Ferndale RFC
- Full name: Ferndale Rugby Football Club
- Nickname: Scarlet Bulldogs
- Founded: 1882 to 1921 (reformed 1989)
- Location: Ferndale, Rhondda Cynon Taff, Wales
- Ground: Greenwood Park
- Coach(es): Marc Whitford, James Read
- Captain: Sam Hodder
- League: WRU Division Three East Central
- 24/25: 2nd
| Team kit |

Official website
- www.ferndale.rfc.wales

= Ferndale RFC =

Ferndale RFC are a rugby union club based in the Upper Rhondda Fach, Wales. First formed in 1882, and disbanded in 1921, the club reformed in 1989. They currently play their home games at Greenwood Park, Ferndale (once the site of the Banana Tip) formerly playing their home matches at Blaenllechau Park. Their clubhouse is Ferndale Band club, Lake street, Ferndale.

Ferndale RFC is a member of the Welsh Rugby Union

==History==

===Early history===
Ferndale RFC is believed to have been established during the 1882-83 season, when David Watkins helped to foster the game in the village. It was through his determination that Ferndale RFC became affiliated to the Welsh Football Union in 1891. In 1894 they played in the newly formed Glamorgan league with the Monmouthshire league being formed a year later. It was not until the end of the first decade of the 20th century (1909) that Ferndale began to make its name amongst some of the better known sides in South Wales. Ferndale played host to teams such as Neath, Bath, Llanelli, Pontypridd, Cross Keys, Merthyr, Treorchy and Tredegar on the sloping playing field at the Darran Lake Grounds. It was not unusual for crowds in excess of 3,000 to watch home games and often the half time entertainment was provided by the Ferndale Prize Band, whose home, Ferndale Band and Musical Institute Club, was officially opened in May 1899. It was during this period that Ferndale RFC (the "Scarlet Bulldogs") won two senior cups by beating Cilfynydd at Ynysybwl in 1910 and Treorchy four-nil to win the Glamorgan League Cup in 1912.

By 1921 due to the lack of finances, which had been enhanced by the mining disputes and the dangerous playing surface on the Darran Park, Ferndale RFC folded. It was left to other local teams, such as the Ferndale Bell Boys, the Elmonians and Blaenllechau to keep the rugby alive locally up until 1940, where the Second World War finally put a halt to competitive senior rugby in Wales.

===Modern game===
In 1988 a local committee was formed with the intent to reforming Ferndale RFC. After nurturing the plan over six months the club was accepted as a probationary member of the Rhondda & East Glamorgan District Union. It was decided, after permission from the Salisbury Hotel, to use the cellar as a base for the new club's membership.
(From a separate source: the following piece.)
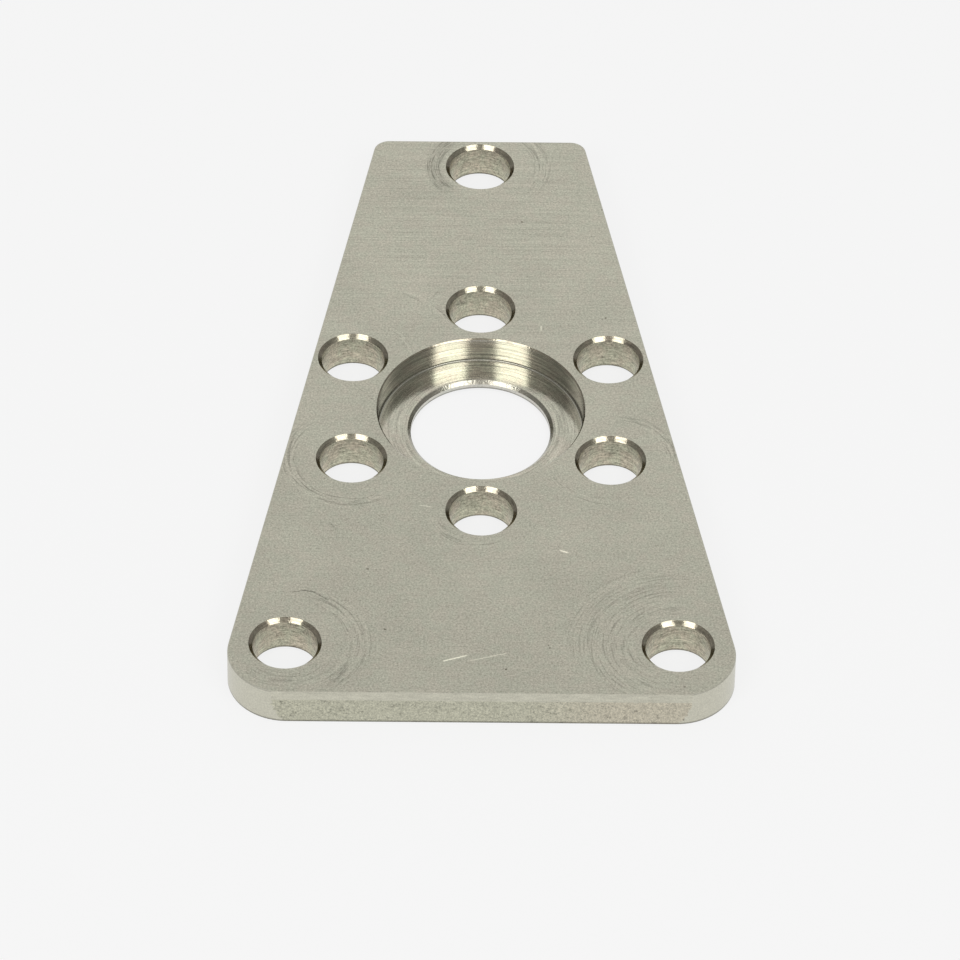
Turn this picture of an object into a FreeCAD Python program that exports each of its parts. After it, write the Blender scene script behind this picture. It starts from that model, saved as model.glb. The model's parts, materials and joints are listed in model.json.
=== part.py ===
"""Tapered mounting plate, machined from one piece of aluminium plate.

The plate lies on its back face. X runs across it, Y from the wide end to the narrow end, Z is up.
The origin is on the axis of the centre bore, midway through the thickness: the features are drawn
up from the back face, and the body is then set down by half the thickness. Lengths are millimetres.
"""
import FreeCAD, Part
import math
import os
import Sketcher

NODE = "mounting_plate"

# Driving sizes: name, value, meaning.
DRIVERS = [
    ("plate_thickness", 6.0, "thickness of the stock"),
    ("plate_length", 126.2, "wide edge to narrow edge"),
    ("bore_to_narrow_edge", 63.5, "bore axis to the narrow edge"),
    ("side_angle", 10.42, "lean of each side from the length axis, in degrees"),
    ("wide_corner_radius", 9.0, "outline radius at the wide end"),
    ("narrow_corner_radius", 2.5, "outline radius at the narrow end"),
    ("edge_break", 0.15, "bevel round the top and back faces"),
    ("seat_diameter", 32.0, "turned seat, open to the top face"),
    ("seat_edge_break", 0.2, "bevel at the mouth of the seat"),
    ("seat_corner_radius", 0.3, "tool radius between the seat's wall and its ledge"),
    ("ledge_width", 5.15, "wall of the seat to wall of the bore"),
    ("ledge_chamfer", 0.5, "bevel from the ledge into the bore"),
    ("lip_height", 0.75, "straight part of the bore"),
    ("back_chamfer", 0.35, "bevel of the bore and the holes at the back face"),
    ("hole_diameter", 9.8, "every fixing hole"),
    ("hole_chamfer", 0.6, "bevel of every fixing hole at the top face"),
    ("bolt_hole_count", 6, "fixing holes round the seat"),
    ("seat_land", 1.3, "metal between the mouth of the seat and a hole's bevel"),
    ("rim_land", 0.7, "least metal between a hole's bevel and the edge of the plate"),
    ("wide_hole_side_gap", 8.33, "centre of a wide-end hole to its side"),
    ("wide_hole_end_gap", 10.65, "centre of a wide-end hole to the wide edge"),
    ("sheared_band", 1.75, "smooth band along the top of the sheared wide edge"),
    ("sheared_lean", 0.2, "how far that band stands back from the foot of the edge"),
]

# Sizes that the sheet works out from the driving ones.
DERIVED = [
    ("wide_edge_distance", "plate_length - bore_to_narrow_edge"),
    ("seat_radius", "seat_diameter / 2"),
    ("bore_radius", "seat_radius - ledge_width"),
    ("lip_top", "back_chamfer + lip_height"),
    ("ledge_level", "lip_top + ledge_chamfer"),
    ("hole_bevel_diameter", "hole_diameter + 2 * hole_chamfer"),
    ("back_bevel_diameter", "hole_diameter + 2 * back_chamfer"),
    ("bolt_circle_radius", "seat_radius + seat_edge_break + seat_land + hole_bevel_diameter / 2"),
    ("bolt_step", "360 / bolt_hole_count"),
    ("side_hole_angle", "90 - bolt_step * round((90 - side_angle) / bolt_step)"),
    ("edge_gap", "hole_bevel_diameter / 2 + rim_land"),
    ("side_distance", "bolt_circle_radius * cos(side_hole_angle - side_angle) + edge_gap"),
    ("narrow_hole_distance", "bore_to_narrow_edge - edge_gap"),
    ("wide_hole_distance", "wide_edge_distance - wide_hole_end_gap"),
    ("wide_hole_reach", "side_distance - wide_hole_side_gap + wide_hole_distance * sin(side_angle)"),
    ("wide_hole_offset", "wide_hole_reach / cos(side_angle)"),
]


def fill_sheet(doc):
    """Put the sizes in the document's spreadsheet, one row and one alias each."""
    sheet = doc.addObject("Spreadsheet::Sheet", "Sizes")
    rows = [(name, str(value), meaning) for name, value, meaning in DRIVERS]
    rows += [(name, "=" + formula, "") for name, formula in DERIVED]
    for row, (name, content, meaning) in enumerate(rows, start=1):
        sheet.set("A%d" % row, name)
        sheet.set("B%d" % row, content)
        sheet.set("C%d" % row, meaning)
        sheet.setAlias("B%d" % row, name)
        doc.recompute()


def origin_feature(body, role):
    """Return one of the body's own origin planes or axes."""
    return next(item for item in body.Origin.OriginFeatures if item.Role == role)


def add_sketch(body, name, role, level=None):
    """Add a sketch on an origin plane, lifted by a formula where one is given."""
    sketch = body.newObject("Sketcher::SketchObject", name)
    sketch.AttachmentSupport = (origin_feature(body, role), "")
    sketch.MapMode = "FlatFace"
    if level:
        sketch.setExpression(".AttachmentOffset.Base.z", level)
    return sketch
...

On September 2, 1989 the first game was played against Fleur De Lys on Ferndale's home ground at Blaenllechau Park, in front of several hundred people. Maerdy Junior RFC, members from Ferndale Male Voice, Cor Meibion Morlais, along with Maerdy Colliery and Tylorstown Silver Band provided pre match entertainment. Jeff Isaac, who not only became the reformed club's first captain, but also scored the first try, which he then converted to draw the first game six-all. The former Salisbury Hotel was purchased as a clubhouse in May 1994.

After progressing through the R.E.G.D. leagues the club was now in a position to push forwards and obtain probationary status from the Welsh Rugby Union. After being vetted by the Welsh Districts and the WRU, the club was finally accepted as a provisional member at the start of the 2001/02 season. This meant that Welsh Rugby Union league games were played at Ferndale for the first time in eighty years and by April 2004, full WRU status was granted.

==The "Sir Stanley Baker Lounge"==
Ferndale is also the hometown of actor Sir Stanley Baker, and the rugby club honoured him with a tribute in the form of naming the clubhouse lounge the new "Sir Stanley Baker Lounge". Officially opened by his widow, Lady Ellen Baker, on Friday 24 November 2006, the day's events featured a presentation to Sir Stanley's sons and family members. The afternoon also featured a Radio Wales tribute to Sir Stanley, hosted by Owen Money and recorded live in Ferndale RFC itself. The Sir Stanley Baker Lounge features many pictures and memorabilia from his successful career, including wall plaque commemorating the official opening in both English and Welsh.